Excerpt. © Reprinted by permission. All rights reserved.
I
Before 9/11: Europe in Denial
ON THE MORNING OF November 2, 2004, I sat at my mother's kitchen table in Queens, New York, drinking instant coffee and thinking about George W. Bush and John Kerry. It was Election Day, and I was irked that since I was flying back home to Oslo that evening, I'd miss the vote count on TV.
The phone rang. "Hello? Oh, yes. Just a moment." My mother held out the phone. "It's Mark." I took it.
"Mark?"
"Hi, Bruce. Have you heard about Theo van Gogh?"
"No, what?"
"He was murdered this morning."
"You're kidding."
Mark, like me, is an American with a Norwegian partner. But though he moved back to New York years ago, he still starts the day by checking the news at the Web site of NRK, Norway's national radio and TV network. Switching into Norwegian, he read me the story. Van Gogh, the Dutch filmmaker and newspaper columnist, had been shot and killed in Amsterdam. Shortly afterward, police had arrested a twenty-six-year-old Dutch-Moroccan man.
Later, I'd learn more. Van Gogh had been bicycling to work along a street called Linnaeusstraat when Mohammed Bouyeri, the Dutch-born son of Moroccan parents and a member of a radical Muslim network, had shot him, knocking him off his bicycle. Bouyeri, wearing a long jellaba, pumped up to twenty additional bullets into van Gogh's body, stabbed him several times, and slit his throat. He then pinned to van Gogh's chest with a knife a five-page letter addressed to the filmmaker's collaborator, Parliament member Ayaan Hirsi Ali, quoting the Koran and promising her and several other Dutch leaders (whom he named) a similar end:
I know definitely that you, O America, will go down. I know definitely that you, O Europe, will go down. I know definitely that you, O Netherlands, will go down. I know definitely that you, O Hirsi Ali, will go down.
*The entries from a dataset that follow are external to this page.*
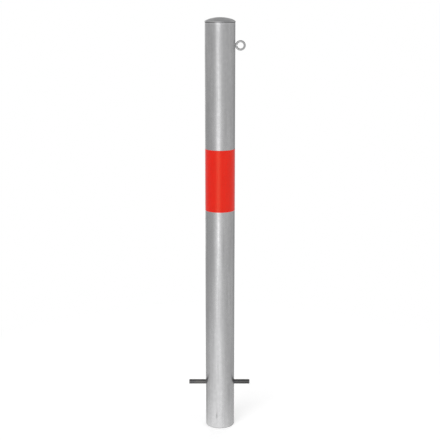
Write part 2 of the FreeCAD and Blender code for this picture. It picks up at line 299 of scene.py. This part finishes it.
def make_cap():
    """Pressed dome: crown, knuckle and short rim, one sheet thick, a little uneven from pressing."""
    reach = CAP_RADIUS - CAP_KNUCKLE
    rise = cap_high.z - cap_low.z - CAP_SKIRT
    crown = (reach**2 + rise**2 - CAP_KNUCKLE**2) / (2 * (rise - CAP_KNUCKLE))
    knuckle_z = cap_low.z + CAP_SKIRT
    crown_z = cap_high.z - crown
    turn = math.acos(reach / (crown - CAP_KNUCKLE))
    crown_steps, knuckle_steps = 28, 8
    rim_ease = 0.15 * MM

    def half(offset, downward):
        """One face of the sheet from the axis out to the rim, or back."""
        points = []
        for step in range(crown_steps + 1):
            angle = math.pi / 2 + (turn - math.pi / 2) * step / crown_steps
            radius = (crown - offset) * math.cos(angle)
            points.append((0 if step == 0 else radius, crown_z + (crown - offset) * math.sin(angle)))
        for step in range(1, knuckle_steps + 1):
            angle = turn * (1 - step / knuckle_steps)
            points.append((
                reach + (CAP_KNUCKLE - offset) * math.cos(angle),
                knuckle_z + (CAP_KNUCKLE - offset) * math.sin(angle),
            ))
        points.append((CAP_RADIUS - offset, cap_low.z + (rim_ease if offset == 0 else 0)))
        return points if downward else points[::-1]

    outside = half(0, True)
    profile = outside + [(CAP_RADIUS - rim_ease, cap_low.z)] + half(CAP_SHEET, False)

    def place(radius, angle, height, index):
        x, y = radius * math.cos(angle), radius * math.sin(angle)
        if index < len(outside):
            inside_rim = smooth_step((CAP_RADIUS - radius) / (9 * MM))
            top = 1 - smooth_step((8 * MM - radius) / (8 * MM)) * 0.6
            uneven = 0.20 * MM * wander(x, y, 0, 19 * MM, 5.0)
            uneven += 0.05 * MM * wander(x, y, 0, 6 * MM, 1.0)
            fuller = 0.6 * MM * bell(math.hypot(x - SHOULDER_X, y), 13 * MM)
            height = min(height + (uneven * top + fuller) * inside_rim, cap_high.z)
        return radius, height

    return lathe("dome", profile, 256, place)


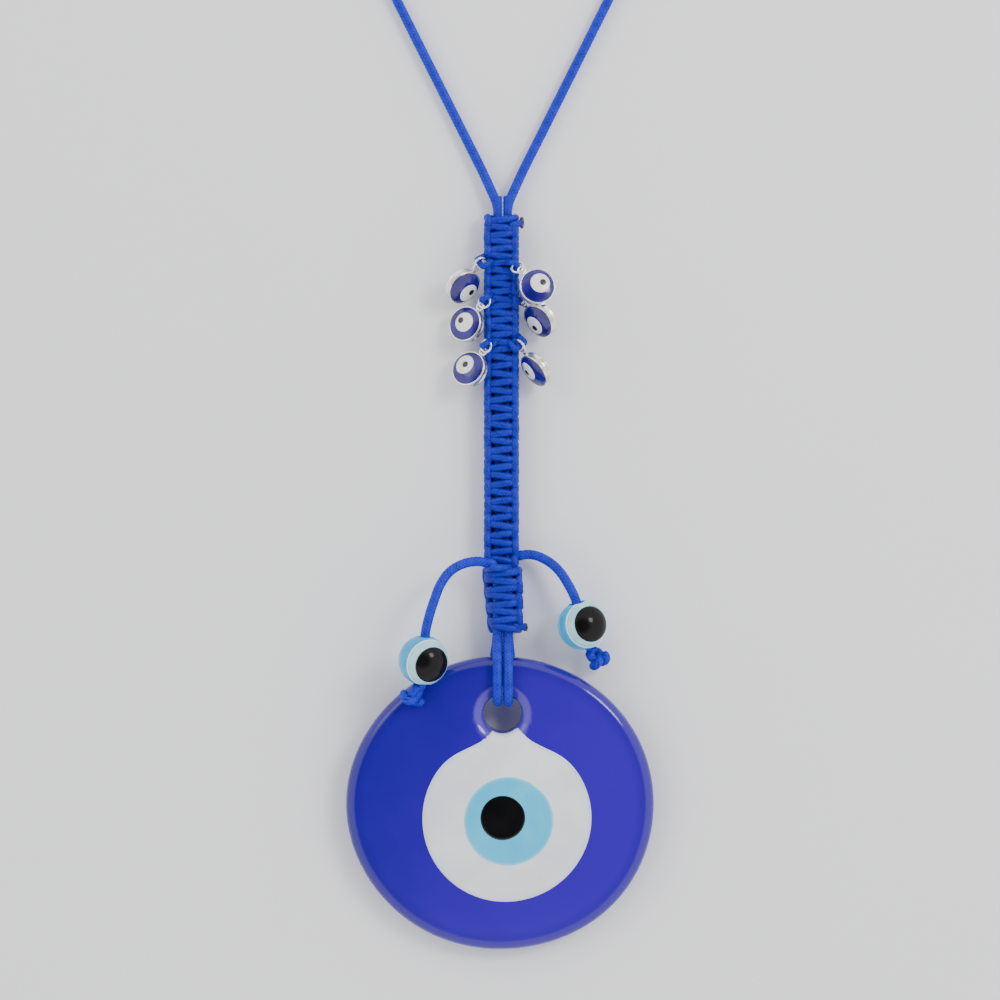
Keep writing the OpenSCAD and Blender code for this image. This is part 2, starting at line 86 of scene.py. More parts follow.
# camera
view = {"distance": 900.0, "seen": 228.3, "x": -0.14, "y": 18.4}
cameraData = bpy.data.cameras.new("camera")
cameraData.sensor_width = 36
cameraData.lens = 36 * view["distance"] / view["seen"]
cameraData.clip_start = 0.01
camera = bpy.data.objects.new("camera", cameraData)
camera.location = (view["x"] * mm, view["y"] * mm, view["distance"] * mm)
scene.collection.objects.link(camera)
scene.camera = camera
print("camera ready")


# shader nodes
class Wire:
    # one socket of a material's tree; sums written with it add their own nodes
    def __init__(self, shader, socket):
        self.shader, self.socket = shader, socket

    def math(self, operation, *values, clamp=False):
        return self.shader.node("ShaderNodeMath", {"operation": operation, "use_clamp": clamp},
                                dict(enumerate(values)))

    def __add__(self, other):
        return self.math("ADD", self, other)

    def __radd__(self, other):
        return self.math("ADD", other, self)

    def __sub__(self, other):
        return self.math("SUBTRACT", self, other)

    def __rsub__(self, other):
        return self.math("SUBTRACT", other, self)

    def __mul__(self, other):
        return self.math("MULTIPLY", self, other)

    def __rmul__(self, other):
        return self.math("MULTIPLY", other, self)

    def between(self, low, high):  # 0 below low, 1 above high, smooth in between
        return self.shader.node("ShaderNodeMapRange", {"interpolation_type": "SMOOTHSTEP"},
                                {"Value": self, "From Min": low, "From Max": high})


class Shader:
    def __init__(self, name):
        self.material = bpy.data.materials.new(name)
        self.material.use_nodes = True
        self.tree = self.material.node_tree
        self.body = self.tree.nodes["Principled BSDF"]

    def node(self, kind, settings=None, sockets=None, output=0):
        made = self.tree.nodes.new(kind)
        for key, value in (settings or {}).items():
            if key == "stops":
                self.setStops(made, value)
            else:
                setattr(made, key, value)
        for key, value in (sockets or {}).items():
            self.join(value, made.inputs[key])
        return Wire(self, made.outputs[output])

    def setStops(self, ramp, stops):
        elements = ramp.color_ramp.elements
        while len(elements) < len(stops):
            elements.new(0.5)
        for element, (place, colour) in zip(elements, stops):
            element.position = place
            element.color = (*colour, 1)

    def join(self, value, socket):
        if isinstance(value, Wire):
            self.tree.links.new(value.socket, socket)
        elif isinstance(value, (tuple, list)) and len(value) == 3 and socket.type == "RGBA":
            socket.default_value = (*value, 1)
        else:
            socket.default_value = value

    def blend(self, share, low, high, kind="MIX"):  # colour low where share is 0, high where it is 1
        made = self.tree.nodes.new("ShaderNodeMix")
        made.data_type = "RGBA"
        made.blend_type = kind
        for value, socket in ((share, made.inputs[0]), (low, made.inputs[6]), (high, made.inputs[7])):
            self.join(value, socket)
        return Wire(self, made.outputs[2])

    def place(self):
        return self.node("ShaderNodeTexCoord", output=3)

    def noise(self, scale, detail=3.0, rough=0.55, where=None):
        return self.node("ShaderNodeTexNoise", {"noise_dimensions": "3D"},
                         {"Vector": where or self.place(), "Scale": scale, "Detail": detail,
                          "Roughness": rough})

    def stored(self, name, output=2):
        return self.node("ShaderNodeAttribute", {"attribute_name": name}, output=output)

    def bump(self, height, strength, distance):
        return self.node("ShaderNodeBump", None,
                         {"Height": height, "Strength": strength, "Distance": distance})

    def finish(self, **sockets):
        for key, value in sockets.items():
            self.join(value, self.body.inputs[key.replace("_", " ")])
        return self.material


# materials
# cord colours: the yarn's own blue, a painted shade for the braid's grooves and a painted highlight for the
# strands' backs
cordLook = {"groove": (0.0002, 0.0008, 0.040), "yarn": (0.0035, 0.012, 0.40), "shine": (0.035, 0.085, 0.80)}


def cordMaterial(name, tint=1.0):
    s = Shader(name)
    relief = s.stored("relief")
    fibre = s.noise(5200, 2.0, 0.6)
    patch = s.noise(380, 2.0)
    height = relief * 0.85 + fibre * 0.3
    yarn = s.blend(patch.between(0.3, 0.75), [c * 0.85 * tint for c in cordLook["yarn"]],
                   [min(c * 1.12 * tint, 1) for c in cordLook["yarn"]])
    # painted shade: the colour darkens where the relief is low, in the braid's grooves
    base = s.blend(height.between(0.2, 0.78), cordLook["groove"], yarn)
    # painted highlight: the strands' backs are lightened towards the shine colour
    base = s.blend(height.between(0.84, 1.08) * 0.55, base, cordLook["shine"])
    rough = 0.42 + fibre * 0.25 - relief * 0.08
    return s.finish(Base_Color=base, Roughness=rough, Normal=s.bump(fibre, 0.4, 0.00006),
                    Sheen_Weight=0.05, Sheen_Roughness=0.4, Sheen_Tint=(0.25, 0.45, 1.0),
                    Specular_IOR_Level=0.25)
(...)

According to witnesses, van Gogh had said to his murderer (who at the time was living on welfare payments from the Dutch government): "Don't do it! Don't do it! Mercy! Mercy!" And: "Surely we can talk about this." The blunt, outspoken van Gogh had been an unsparing critic of European passivity in the face of fundamentalist Islam; unlike most Europeans, he'd understood the connection between the war on terror and the European integration crisis, and had called America "the last beacon of hope in a steadily darkening world." Together he and Hirsi Ali had made a short film, Submission--he'd directed, she'd written the script--about the mistreatment of women in Islamic cultures. Yet at the end, it seemed, even he had grasped at the Western European elite's most unshakable article of faith--the belief in peace and reconciliation through dialogue.
At first glance, Hirsi Ali might have seemed an unlikely ally for van Gogh: a vivacious Somali-born beauty who'd forsworn her native Islam, she was devoted to the preservation of Dutch democracy and the rescue of her country's Muslims--especially women--from the tyranny of their subculture. I'd read a good deal about her in the Dutch press and hoped to write about her myself; in fact, a friend of mine who worked for an Oslo think tank had arranged to meet her in The Hague the following Monday and had invited me to go along. I'd already booked the flight.
Van Gogh's murder came as a shock, even though I'd seen something like it coming for years. In 1998, I'd lived in a largely Muslim neighborhood of Amsterdam, only a block away from the radical mosque attended by Bouyeri. There I'd seen firsthand the division between the native Dutch and their country's rapidly growing Muslim minority. That division was stark: the Dutch had the world's most tolerant, open-minded society, with full sexual equality, same-sex marriage, and libertarian policies on soft drugs and prostitution. Yet many Dutch Muslims kept that society at arm's length, despising its freedoms and clinging to a range of undemocratic traditions and prejudices.
Did Dutch officials address this problem? No. Like their politically correct counterparts across Western Europe, they responded to it mostly by churning out empty rhetoric about multicultural diversity and mutual respect--and then changing the subject. I knew that by tolerating intolerance in this way, the country was setting itself on a path to cataclysmic social confrontation; yet whenever I tried--delicately--to broach the topic, Dutch acquaintances made clear that it was off limits. They seemed not to grasp that their society, and Western Europe generally, was a house divided against itself, and that eventually things would reach the breaking point.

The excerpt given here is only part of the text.